# [Data provided]
•••
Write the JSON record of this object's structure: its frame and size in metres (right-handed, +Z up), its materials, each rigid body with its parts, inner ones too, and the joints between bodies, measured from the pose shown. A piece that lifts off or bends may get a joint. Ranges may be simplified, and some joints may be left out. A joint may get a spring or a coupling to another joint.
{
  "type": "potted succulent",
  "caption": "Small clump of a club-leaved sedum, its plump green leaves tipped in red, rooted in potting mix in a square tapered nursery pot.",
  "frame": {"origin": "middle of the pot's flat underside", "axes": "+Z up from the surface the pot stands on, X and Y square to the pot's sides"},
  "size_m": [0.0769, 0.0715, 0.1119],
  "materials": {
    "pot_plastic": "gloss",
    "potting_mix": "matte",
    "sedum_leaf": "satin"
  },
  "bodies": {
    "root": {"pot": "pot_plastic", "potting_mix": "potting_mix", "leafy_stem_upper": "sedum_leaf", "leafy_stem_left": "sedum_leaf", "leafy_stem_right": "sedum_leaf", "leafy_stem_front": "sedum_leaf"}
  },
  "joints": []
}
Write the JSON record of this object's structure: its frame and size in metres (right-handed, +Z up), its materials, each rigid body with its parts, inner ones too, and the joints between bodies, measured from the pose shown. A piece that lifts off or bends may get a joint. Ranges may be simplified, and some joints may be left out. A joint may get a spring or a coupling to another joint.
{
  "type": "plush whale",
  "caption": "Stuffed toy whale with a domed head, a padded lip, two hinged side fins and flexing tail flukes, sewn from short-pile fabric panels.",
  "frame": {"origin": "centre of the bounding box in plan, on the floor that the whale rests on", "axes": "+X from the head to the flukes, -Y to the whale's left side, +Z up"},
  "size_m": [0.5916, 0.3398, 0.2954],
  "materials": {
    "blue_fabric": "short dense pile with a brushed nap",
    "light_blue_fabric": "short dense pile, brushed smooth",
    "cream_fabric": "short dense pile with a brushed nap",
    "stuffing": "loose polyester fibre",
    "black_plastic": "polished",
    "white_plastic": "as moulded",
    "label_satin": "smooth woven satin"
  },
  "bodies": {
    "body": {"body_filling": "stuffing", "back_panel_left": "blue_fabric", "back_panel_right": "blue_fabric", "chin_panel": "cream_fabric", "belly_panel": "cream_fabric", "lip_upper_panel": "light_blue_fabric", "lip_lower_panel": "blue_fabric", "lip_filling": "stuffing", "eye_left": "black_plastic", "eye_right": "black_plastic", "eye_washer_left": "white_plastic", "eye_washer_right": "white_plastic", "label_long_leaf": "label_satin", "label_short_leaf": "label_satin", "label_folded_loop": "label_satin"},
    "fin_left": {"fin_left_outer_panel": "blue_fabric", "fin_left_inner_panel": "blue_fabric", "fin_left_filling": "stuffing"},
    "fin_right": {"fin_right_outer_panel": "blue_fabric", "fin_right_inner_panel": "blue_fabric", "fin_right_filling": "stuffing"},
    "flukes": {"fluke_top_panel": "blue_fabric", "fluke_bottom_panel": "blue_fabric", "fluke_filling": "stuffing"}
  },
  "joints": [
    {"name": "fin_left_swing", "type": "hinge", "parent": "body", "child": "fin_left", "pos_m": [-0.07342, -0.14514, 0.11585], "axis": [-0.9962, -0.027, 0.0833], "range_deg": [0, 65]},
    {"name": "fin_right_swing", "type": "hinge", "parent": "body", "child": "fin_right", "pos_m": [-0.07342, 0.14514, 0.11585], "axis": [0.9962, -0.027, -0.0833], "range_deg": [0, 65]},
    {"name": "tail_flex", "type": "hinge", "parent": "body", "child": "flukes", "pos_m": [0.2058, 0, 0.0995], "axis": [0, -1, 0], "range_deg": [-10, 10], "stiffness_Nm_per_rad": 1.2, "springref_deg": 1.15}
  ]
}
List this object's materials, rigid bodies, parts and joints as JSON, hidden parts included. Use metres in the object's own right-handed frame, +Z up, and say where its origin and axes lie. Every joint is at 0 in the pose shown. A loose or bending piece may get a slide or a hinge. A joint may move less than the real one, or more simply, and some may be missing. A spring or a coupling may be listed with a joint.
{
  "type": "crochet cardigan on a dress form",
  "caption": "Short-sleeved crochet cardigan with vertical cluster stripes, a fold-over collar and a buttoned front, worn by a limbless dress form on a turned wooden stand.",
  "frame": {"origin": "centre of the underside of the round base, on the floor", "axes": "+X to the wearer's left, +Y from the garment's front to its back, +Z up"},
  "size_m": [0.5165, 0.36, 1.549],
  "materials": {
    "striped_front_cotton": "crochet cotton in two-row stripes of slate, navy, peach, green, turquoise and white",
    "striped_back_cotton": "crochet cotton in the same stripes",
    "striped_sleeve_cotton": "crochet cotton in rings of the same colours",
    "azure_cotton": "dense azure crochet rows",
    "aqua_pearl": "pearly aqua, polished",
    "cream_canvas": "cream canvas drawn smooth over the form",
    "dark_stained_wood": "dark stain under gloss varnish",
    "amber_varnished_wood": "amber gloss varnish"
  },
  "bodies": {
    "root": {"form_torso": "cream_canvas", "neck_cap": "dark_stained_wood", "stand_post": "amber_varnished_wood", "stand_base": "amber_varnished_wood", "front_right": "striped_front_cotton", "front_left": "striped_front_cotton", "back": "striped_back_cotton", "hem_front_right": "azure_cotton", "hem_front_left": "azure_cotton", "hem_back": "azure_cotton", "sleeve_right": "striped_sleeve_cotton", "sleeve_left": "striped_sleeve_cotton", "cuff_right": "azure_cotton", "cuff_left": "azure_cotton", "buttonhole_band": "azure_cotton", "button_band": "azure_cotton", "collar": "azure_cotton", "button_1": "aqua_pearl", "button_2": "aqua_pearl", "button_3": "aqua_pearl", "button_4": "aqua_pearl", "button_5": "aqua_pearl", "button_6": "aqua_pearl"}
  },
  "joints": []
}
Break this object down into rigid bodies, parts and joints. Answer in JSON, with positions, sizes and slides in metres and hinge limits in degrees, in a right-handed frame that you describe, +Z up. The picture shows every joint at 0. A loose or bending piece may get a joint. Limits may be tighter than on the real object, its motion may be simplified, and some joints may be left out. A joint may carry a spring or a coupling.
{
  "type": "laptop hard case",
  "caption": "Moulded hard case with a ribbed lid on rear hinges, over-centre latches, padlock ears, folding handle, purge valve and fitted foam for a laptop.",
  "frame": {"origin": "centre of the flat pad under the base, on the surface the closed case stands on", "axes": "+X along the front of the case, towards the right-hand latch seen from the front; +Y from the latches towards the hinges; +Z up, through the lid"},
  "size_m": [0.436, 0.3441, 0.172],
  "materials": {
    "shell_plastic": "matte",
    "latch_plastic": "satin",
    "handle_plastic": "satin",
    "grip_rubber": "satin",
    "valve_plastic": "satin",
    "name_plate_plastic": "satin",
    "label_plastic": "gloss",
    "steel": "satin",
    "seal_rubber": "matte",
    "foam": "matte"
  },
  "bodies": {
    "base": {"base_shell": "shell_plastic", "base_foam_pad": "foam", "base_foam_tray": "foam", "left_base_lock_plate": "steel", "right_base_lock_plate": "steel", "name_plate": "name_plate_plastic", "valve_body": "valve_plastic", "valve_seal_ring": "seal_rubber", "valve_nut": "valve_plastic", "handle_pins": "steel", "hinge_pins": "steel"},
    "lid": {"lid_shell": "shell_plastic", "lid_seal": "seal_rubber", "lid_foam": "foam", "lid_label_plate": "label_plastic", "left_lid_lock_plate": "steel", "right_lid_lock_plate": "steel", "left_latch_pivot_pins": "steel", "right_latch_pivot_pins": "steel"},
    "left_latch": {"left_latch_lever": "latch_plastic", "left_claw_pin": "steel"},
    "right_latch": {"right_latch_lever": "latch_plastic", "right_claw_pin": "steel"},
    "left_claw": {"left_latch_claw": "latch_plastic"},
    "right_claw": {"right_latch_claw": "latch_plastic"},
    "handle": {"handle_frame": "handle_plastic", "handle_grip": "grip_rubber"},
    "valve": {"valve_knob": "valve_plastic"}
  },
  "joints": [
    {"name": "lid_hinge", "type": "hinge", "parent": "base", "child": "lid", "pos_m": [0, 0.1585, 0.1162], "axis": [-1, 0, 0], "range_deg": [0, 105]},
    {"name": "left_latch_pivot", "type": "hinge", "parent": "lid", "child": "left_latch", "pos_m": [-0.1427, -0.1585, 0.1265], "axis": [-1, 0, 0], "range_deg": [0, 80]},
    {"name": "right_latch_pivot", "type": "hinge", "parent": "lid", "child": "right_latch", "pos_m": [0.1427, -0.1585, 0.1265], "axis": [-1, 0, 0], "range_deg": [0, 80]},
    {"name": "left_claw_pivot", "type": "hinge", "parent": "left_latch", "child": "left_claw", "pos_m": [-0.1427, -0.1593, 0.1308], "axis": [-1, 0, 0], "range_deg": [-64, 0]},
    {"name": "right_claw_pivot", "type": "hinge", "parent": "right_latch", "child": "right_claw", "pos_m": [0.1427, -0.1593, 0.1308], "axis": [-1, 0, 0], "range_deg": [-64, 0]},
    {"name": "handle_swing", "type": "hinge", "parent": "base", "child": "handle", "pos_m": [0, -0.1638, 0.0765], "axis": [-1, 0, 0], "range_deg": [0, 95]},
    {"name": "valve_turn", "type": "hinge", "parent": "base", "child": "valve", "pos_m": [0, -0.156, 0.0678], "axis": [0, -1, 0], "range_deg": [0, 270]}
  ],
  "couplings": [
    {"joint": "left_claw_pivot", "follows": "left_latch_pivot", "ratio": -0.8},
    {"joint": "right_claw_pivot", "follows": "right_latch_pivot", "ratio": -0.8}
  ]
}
•••
# [Request]
Only the number is wanted: how many lines in the entries above contain the string "parts"?

# [Response]
4